Dear Patients,
As a practicing physician for over 10 years, please accept my sincere apologies for prescribing the exact types of food in our hospitals, commonly known as “hospital food,” that have led you to be hospitalized in the first place. “Sadly,” many hospital cafeteria and patient menus follow the Standard American Diet (or as I call it, the S.A.D. diet) and serve mostly foods, or “food-like” products, high in trans-fats, calories, sugar, and sodium. The S.A.D. diet is implicated in most, if not all the leading causes of deaths in the United States–and now the world. How sad is that?
I am writing to my patients and colleagues to demand more from our hospitals! When we know better we SHOULD do better. Let’s put the hospital back in “hospitality”: Let’s make our hospitals a more healthful environment for employees, patients and visitors by not serving them junk “foods” known to increase the risk of heart disease, diabetes, and other chronic diseases.
Harvard research presented at an American Heart Association 2015 meeting found that study participants who ate fried foods up to three times a week saw an 18 percent increased risk for heart disease. The risk increased with the frequency of fried food consumption, with about a 25 percent increased risk if eaten four to six times a week and up to 68 percent if eaten seven times or more a week. Fried foods are served daily inside our hospital cafeterias. And, even after a heart attack, a patient may choose a fried food option from the menu. Why?
Conversely, access to healthy foods improves the health of patients, staff and communities. The United States spends billions of dollars to treat diet-related chronic illnesses. As part of their mission, hospitals could leverage their purchasing power to increase the availability of local, sustainable foods and can also encourage healthier eating behaviors. Hospitals have an obligation to provide a healthy environment. So why don’t they?
Over the past five years I have been driven by a simple hypothesis: If the food served in our hospitals is part of the problem, is MUST be part of the solution. Thus, upgrading the foods served and the nutrition information provided by hospitals to their staff and visitors is desperately needed. “Let medicine be thy food, and food be thy medicine.” –Hippocrates
In 2010, my wife Julie and I started “FARE WELLNESS” and hosted our first cooking class for resident doctors at The Institute of Culinary Education which was featured in the Wall Street Journal titled, “Teaching Healthy Ways to Doctors in the Kitchen.” Since then, we have taught over 250 doctors, 50 hospital chefs and dieticians how to cook a healthy and delicious whole food, plant-based meal at the Natural Gourmet Institute on Mondays to support The Meatless Monday/Healthy Monday’s campaigns. The goals of these cooking classes are to make healthy, delicious whole food plant-based foods accessible to doctors, and through culinary and nutritional education, prepare them to discuss better food choices with their patients.
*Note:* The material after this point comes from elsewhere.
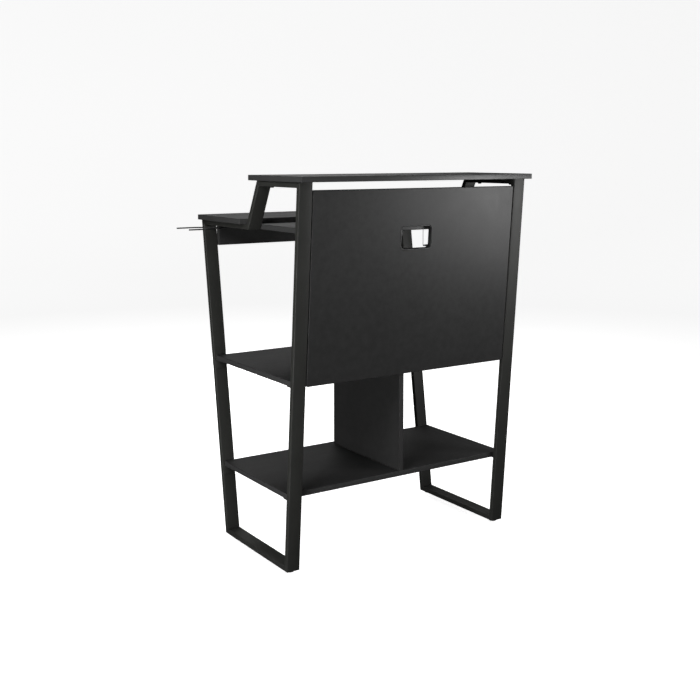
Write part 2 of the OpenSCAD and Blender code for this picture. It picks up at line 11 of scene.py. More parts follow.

Hospitality. A healthy cafeteria, an employee gym, a juice bar and organic garden should be as mandatory as restrooms and operating rooms. Since June 2013, we have been working on “Victory Greens,” the first educational and edible organic rooftop garden on a hospital in NYC. The Lenox Hill Hospital cafeteria and patients have been eating the fruits of its labor, from “Rooftop to Bedside” because improving hospital food is good medicine.
Dear hospital administrators, its time you introduce whole and fresh foods, preferably plant based foods that heal and not harm our patients and that must be an immediate goal. Secondly, ban processed meats, classified as class 1 carcinogens by the World Health Organization, ban sugary beverages, and finally, ban fast food restaurants and options in our hospitals.
Our patients and staffs wellbeing are our most powerful drivers for change. It is evident that urgent reform is required both to prevent our colleagues inadvertently adding to the chronic disease burden on the health service and to ensure that we achieve and maintain quality care that’s safe and effective for all who visit our hospitals.
Let this be the time future generations say that our hospitals, doctors, chefs, farmers and policy makers finally got it right. Please insist that hospitals serve only healthful, mostly whole food plant-based options that can prevent and even reverse diabetes, heart disease and other life-threatening conditions. By offering more healthful choices instead of the same old “hospital food” we can truly HELP our patients, not create more clients. Oh yeah, but preventative medicine would be bad for return business. I exclaim, “Food Fight!”